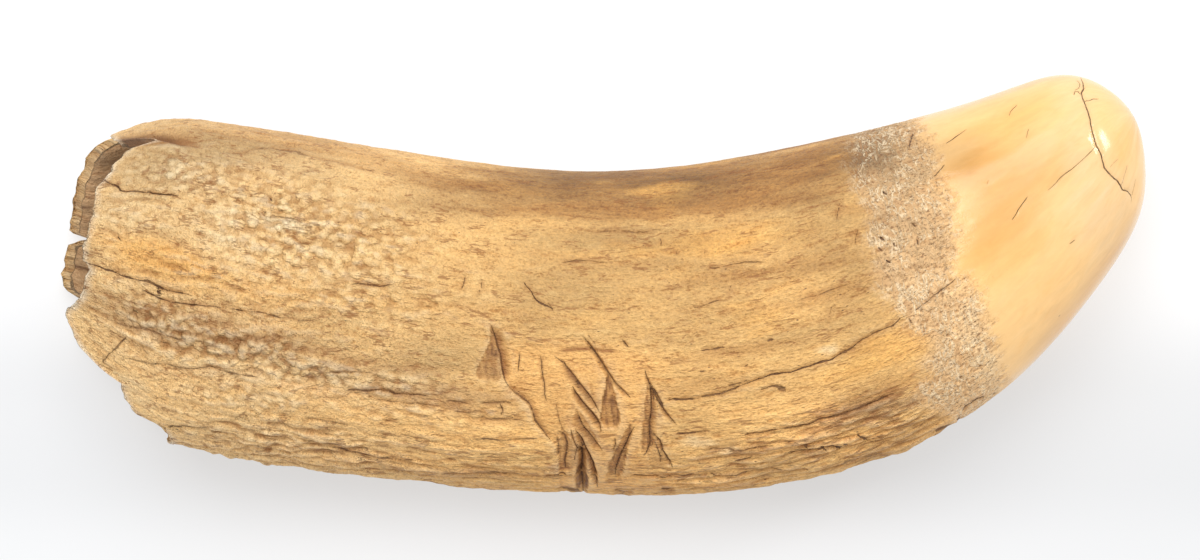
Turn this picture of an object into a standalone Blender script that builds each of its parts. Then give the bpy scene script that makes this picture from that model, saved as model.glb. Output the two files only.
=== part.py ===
"""Old sperm-whale tooth, lying on its broad side.

Metres, +Z up.  +X runs from the open root to the polished tip, +Y is the
concave edge of the curve, and the underside rests on Z = 0.  The tooth is
one solid: an oval section lofted along a curved edge pair, a conical pulp
cavity open at the root, a worn and chipped root rim, and the blade cuts
in its convex edge.
"""
import math

import bmesh
import bpy
import numpy as np
from mathutils import Matrix, Vector

MM = 0.001

# ---- driving sizes, millimetres -------------------------------------------
# Section stations from the root (0) to the apex (17): the point on the
# concave edge, the point on the convex edge, and thickness over width.
SECTIONS = [
    (0.0, (-87.3, 22.5), (-92.7, -10.6), 0.86),
    (1.0, (-74.0, 27.3), (-79.8, -22.0), 0.74),
    (2.0, (-62.4, 27.0), (-68.2, -27.0), 0.71),
    (4.0, (-35.1, 22.7), (-44.2, -30.8), 0.71),
    (6.0, (-5.2, 19.1), (-6.9, -34.3), 0.725),
    (8.0, (21.3, 21.1), (32.1, -32.3), 0.715),
    (10.0, (44.5, 26.0), (61.9, -20.7), 0.735),
    (12.0, (62.7, 31.0), (79.8, -3.3), 0.80),
    (14.0, (74.3, 34.8), (89.0, 11.3), 0.87),
    (15.5, (81.3, 34.1), (90.1, 20.1), 0.90),
]
APEX = (17.0, (87.9, 28.6))
SECTION_POWER = 2.15          # 2 is an ellipse, more is squarer
AXIS_HEIGHT = 18.6            # the axis above the surface it lies on
RIM_STATION_MM = 12.2         # one station at the root, along the axis

# Root rim: how far the worn edge is set back at an angle round the section
# (0 on the concave edge, 90 upper side, 180 convex edge, 270 underside).
RIM_SETBACK = [
    (0, 16.0), (12, 16.5), (24, 15.5), (31, 12.0), (35, 9.7), (41, 7.6),
    (50, 5.4), (62, 4.2), (78, 3.8), (93, 3.6), (101, 4.6), (112, 4.0),
    (122, 2.3), (133, 4.0), (139, 8.0), (148, 13.5), (157, 17.5),
    (168, 23.0), (180, 31.0), (192, 24.0), (204, 18.0), (218, 12.0),
    (228, 5.5), (242, 3.0), (256, 0.9), (270, 0.7), (286, 1.0), (304, 1.2),
    (329, 1.5), (338, 2.6), (344, 5.0), (350, 10.5), (360, 16.0),
]
# Chips in the rim: angle, half-width in degrees, depth in mm.
RIM_CHIPS = [(278, 4.5, 2.6), (247, 5.0, 2.8), (99, 5.0, 1.2), (44, 5.0, 1.4),
             (212, 6.0, 1.8), (315, 4.0, 1.0), (154, 5.0, 1.6)]
RIM_WALL = 2.3                # wall thickness at the worn rim
RIM_ROUND = 0.9               # how far the rim's edges are broken

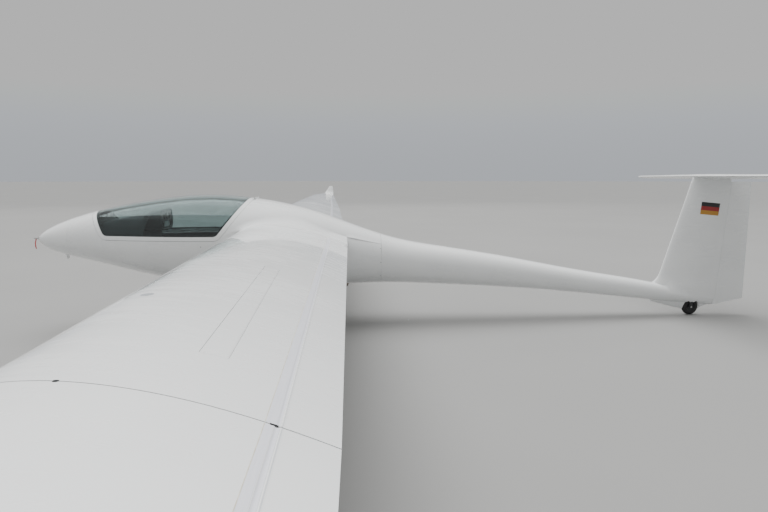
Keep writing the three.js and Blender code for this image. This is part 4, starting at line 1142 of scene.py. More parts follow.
# %% Winglets
WINGLET = np.array([  # y, rise, leading edge x, trailing edge x, lean in degrees
    (12.200, 0.000, 2.830, 3.160, 0),
    (12.290, 0.008, 2.858, 3.160, 18),
    (12.365, 0.034, 2.890, 3.160, 38),
    (12.415, 0.082, 2.922, 3.158, 58),
    (12.445, 0.140, 2.954, 3.154, 72),
    (12.492, 0.270, 3.035, 3.145, 78),
])
numbers = np.arange(6.0)
t = np.concatenate([np.linspace(0, 4.9, 44), 4.9 + 0.1 * np.sin(np.linspace(0.15, 1, 8) * np.pi / 2)])
y, rise, lead, trail, lean = [spline(numbers, WINGLET[:, k])(t)[:, None] for k in range(5)]
thin = np.sqrt(np.clip(1 - ((t - 4.9) / 0.1001).clip(0) ** 2, 0, 1))[:, None]
chord = trail - lead
lead = lead + chord * 0.22 * (1 - thin)
chord = (trail - lead) * (0.35 + 0.65 * thin)
root_rise = (3.160 - 2.830) * math.tan(math.radians(5.5))


def winglet_side(weights, u):
    height = section_height(weights, u) * chord * 0.8 * thin + (1 - u) * root_rise * chord / 0.330
    turn = np.radians(lean)
    return xyz(lead + chord * u, y - height * np.sin(turn), WING[-1, 3] + rise + height * np.cos(turn))


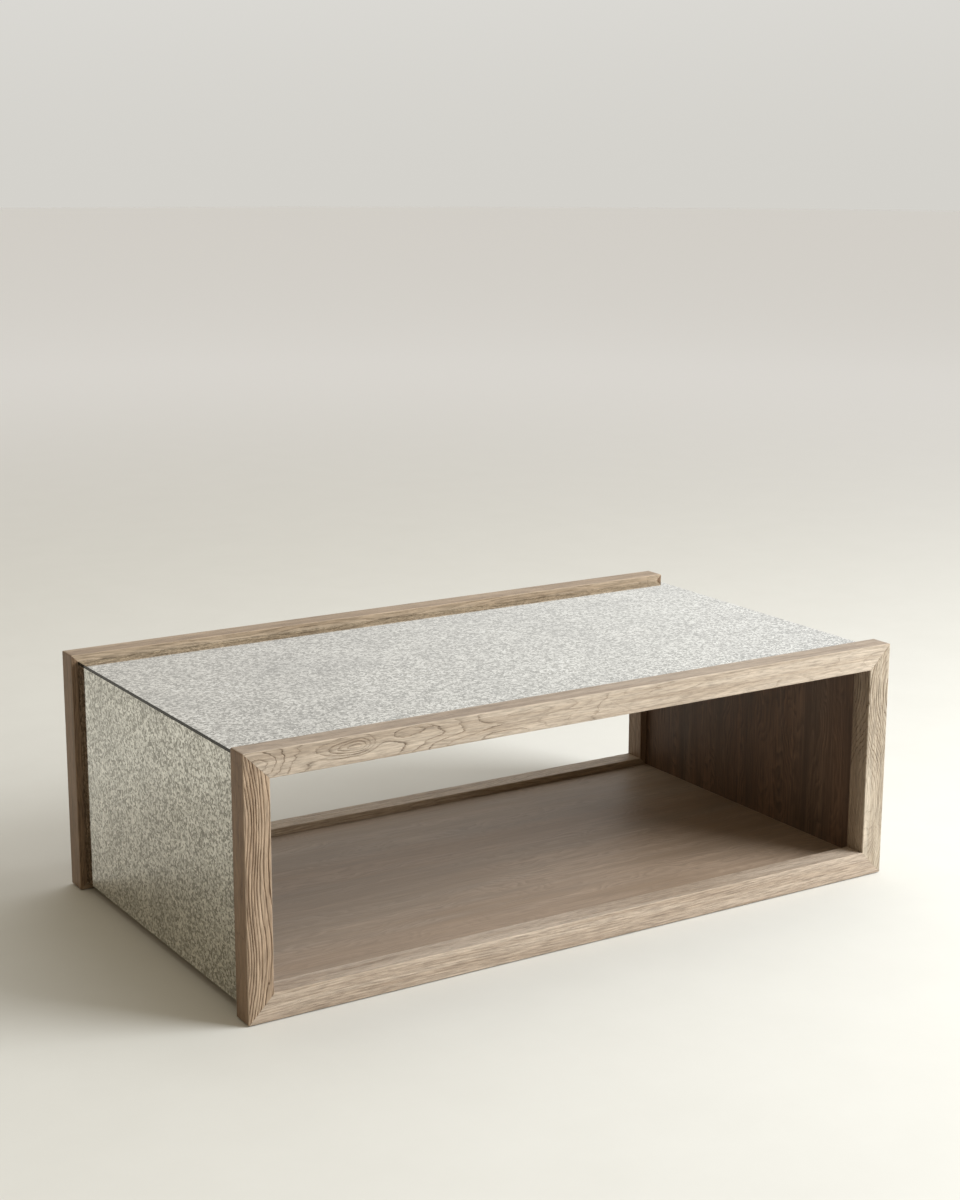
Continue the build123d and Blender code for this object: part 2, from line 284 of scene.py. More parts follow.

Directions: Exactly reproduce every line of the records.

Answer for the task:
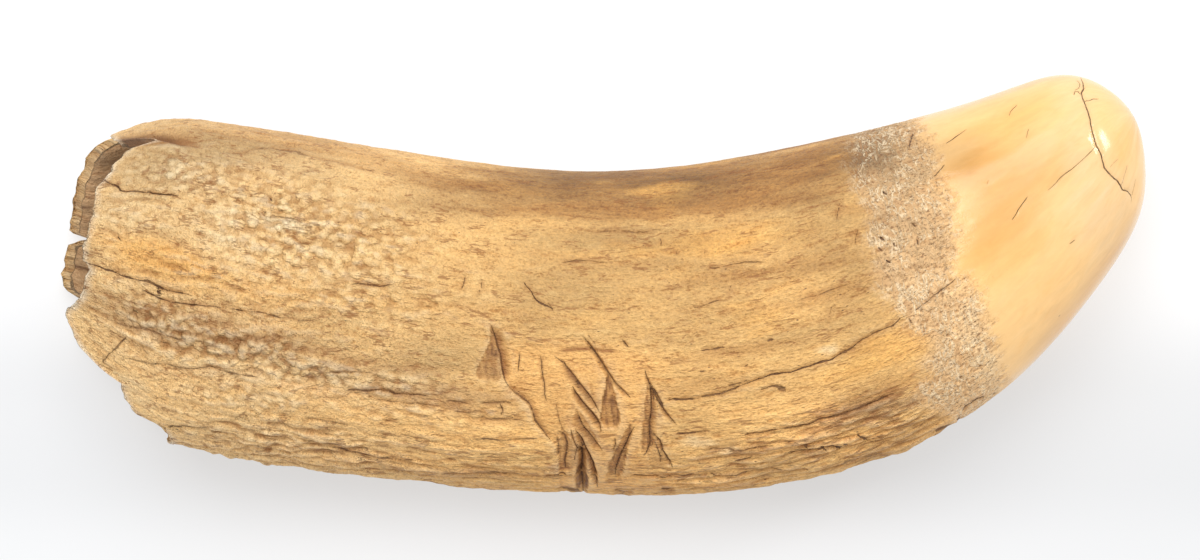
Turn this picture of an object into a standalone Blender script that builds each of its parts. Then give the bpy scene script that makes this picture from that model, saved as model.glb. Output the two files only.
=== part.py ===
"""Old sperm-whale tooth, lying on its broad side.

Metres, +Z up.  +X runs from the open root to the polished tip, +Y is the
concave edge of the curve, and the underside rests on Z = 0.  The tooth is
one solid: an oval section lofted along a curved edge pair, a conical pulp
cavity open at the root, a worn and chipped root rim, and the blade cuts
in its convex edge.
"""
import math

import bmesh
import bpy
import numpy as np
from mathutils import Matrix, Vector

MM = 0.001

# ---- driving sizes, millimetres -------------------------------------------
# Section stations from the root (0) to the apex (17): the point on the
# concave edge, the point on the convex edge, and thickness over width.
SECTIONS = [
    (0.0, (-87.3, 22.5), (-92.7, -10.6), 0.86),
    (1.0, (-74.0, 27.3), (-79.8, -22.0), 0.74),
    (2.0, (-62.4, 27.0), (-68.2, -27.0), 0.71),
    (4.0, (-35.1, 22.7), (-44.2, -30.8), 0.71),
    (6.0, (-5.2, 19.1), (-6.9, -34.3), 0.725),
    (8.0, (21.3, 21.1), (32.1, -32.3), 0.715),
    (10.0, (44.5, 26.0), (61.9, -20.7), 0.735),
    (12.0, (62.7, 31.0), (79.8, -3.3), 0.80),
    (14.0, (74.3, 34.8), (89.0, 11.3), 0.87),
    (15.5, (81.3, 34.1), (90.1, 20.1), 0.90),
]
APEX = (17.0, (87.9, 28.6))
SECTION_POWER = 2.15          # 2 is an ellipse, more is squarer
AXIS_HEIGHT = 18.6            # the axis above the surface it lies on
RIM_STATION_MM = 12.2         # one station at the root, along the axis

# Root rim: how far the worn edge is set back at an angle round the section
# (0 on the concave edge, 90 upper side, 180 convex edge, 270 underside).
RIM_SETBACK = [
    (0, 16.0), (12, 16.5), (24, 15.5), (31, 12.0), (35, 9.7), (41, 7.6),
    (50, 5.4), (62, 4.2), (78, 3.8), (93, 3.6), (101, 4.6), (112, 4.0),
    (122, 2.3), (133, 4.0), (139, 8.0), (148, 13.5), (157, 17.5),
    (168, 23.0), (180, 31.0), (192, 24.0), (204, 18.0), (218, 12.0),
    (228, 5.5), (242, 3.0), (256, 0.9), (270, 0.7), (286, 1.0), (304, 1.2),
    (329, 1.5), (338, 2.6), (344, 5.0), (350, 10.5), (360, 16.0),
]
# Chips in the rim: angle, half-width in degrees, depth in mm.
RIM_CHIPS = [(278, 4.5, 2.6), (247, 5.0, 2.8), (99, 5.0, 1.2), (44, 5.0, 1.4),
             (212, 6.0, 1.8), (315, 4.0, 1.0), (154, 5.0, 1.6)]
RIM_WALL = 2.3                # wall thickness at the worn rim
RIM_ROUND = 0.9               # how far the rim's edges are broken

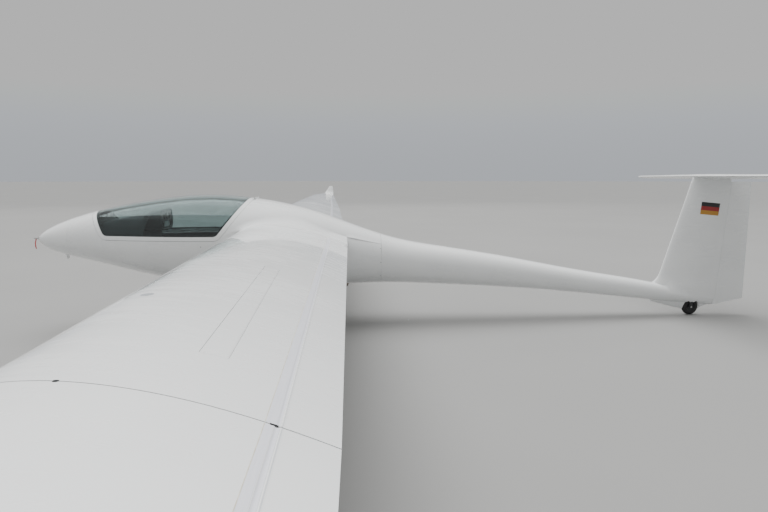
Keep writing the three.js and Blender code for this image. This is part 4, starting at line 1142 of scene.py. More parts follow.
# %% Winglets
WINGLET = np.array([  # y, rise, leading edge x, trailing edge x, lean in degrees
    (12.200, 0.000, 2.830, 3.160, 0),
    (12.290, 0.008, 2.858, 3.160, 18),
    (12.365, 0.034, 2.890, 3.160, 38),
    (12.415, 0.082, 2.922, 3.158, 58),
    (12.445, 0.140, 2.954, 3.154, 72),
    (12.492, 0.270, 3.035, 3.145, 78),
])
numbers = np.arange(6.0)
t = np.concatenate([np.linspace(0, 4.9, 44), 4.9 + 0.1 * np.sin(np.linspace(0.15, 1, 8) * np.pi / 2)])
y, rise, lead, trail, lean = [spline(numbers, WINGLET[:, k])(t)[:, None] for k in range(5)]
thin = np.sqrt(np.clip(1 - ((t - 4.9) / 0.1001).clip(0) ** 2, 0, 1))[:, None]
chord = trail - lead
lead = lead + chord * 0.22 * (1 - thin)
chord = (trail - lead) * (0.35 + 0.65 * thin)
root_rise = (3.160 - 2.830) * math.tan(math.radians(5.5))


def winglet_side(weights, u):
    height = section_height(weights, u) * chord * 0.8 * thin + (1 - u) * root_rise * chord / 0.330
    turn = np.radians(lean)
    return xyz(lead + chord * u, y - height * np.sin(turn), WING[-1, 3] + rise + height * np.cos(turn))


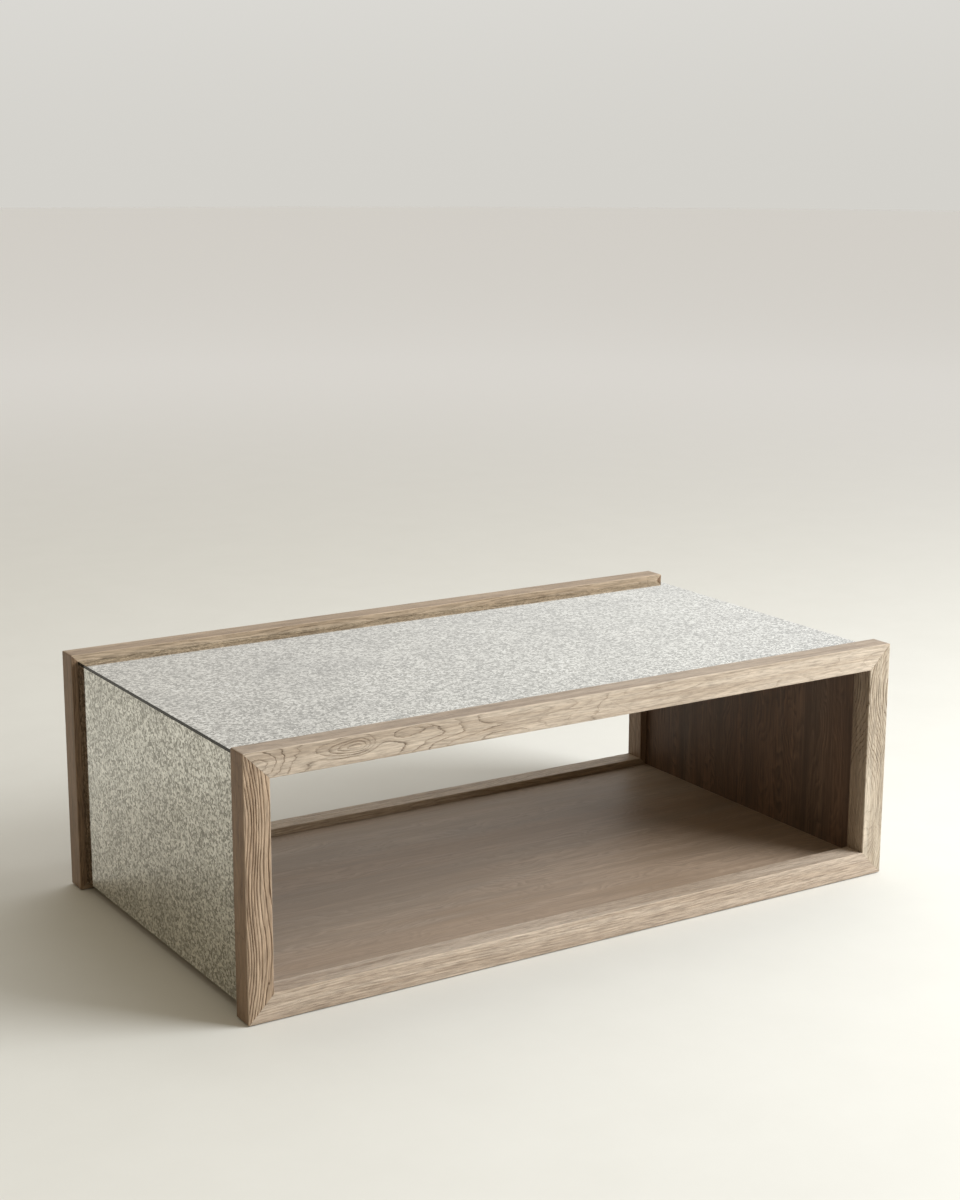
Continue the build123d and Blender code for this object: part 2, from line 284 of scene.py. More parts follow.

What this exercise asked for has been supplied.